For my one-time stepfather, it was not just about whipping me with a belt so that it would leave welts. Nor was it merely about the kicks, the punches or the constant threats to take me “out of this world”. No, my former stepfather wanted something more, even more than me calling him “Dad” with a sincere smile on my face. It was about shutting me up, about keeping me from ever speaking the truth of his abuse and monstrosity. It was all about making sure I never resisted, protested, questioned or stood up to him. Fortunately for me, I did. I have the scars and chipped teeth to prove it, too.

That he also taught me how to tie my shoes when I was seven or begrudgingly covered the cost of a bag of Great Northern beans, a box of rice, and a pound of beef neck bones a time or two – utterly irrelevant. I was still a victim, a captive of a man narcissistically hell-bent on controlling me.

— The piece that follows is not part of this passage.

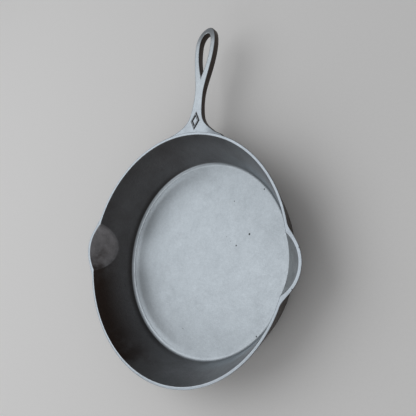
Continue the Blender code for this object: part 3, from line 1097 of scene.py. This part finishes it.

So too has it always been with American race relations, only worse. A dozen or so years of reconstruction did not wash away slavery’s 246-year history of kidnapping, rape, torture, beatings, murders, economic exploitation, betrayal and psychic trauma, or being worked to death. The Civil Rights Act of 1964 in no way disinfected the physical and economic violence of Jim Crow, of white mobs lynching Black men and women, of the denial of voting rights and constant wage theft. President Obama’s two terms in office did not change America’s systemic racism problem one iota. And President Trump’s four years of passively supporting white supremacists as “good people” have been a more virulent replay of the American racism that has always been. This is not so much race relations as it is a 400-year cycle of racist abuse.

The views expressed in this article are the author’s own and do not necessarily reflect Al Jazeera’s editorial stance.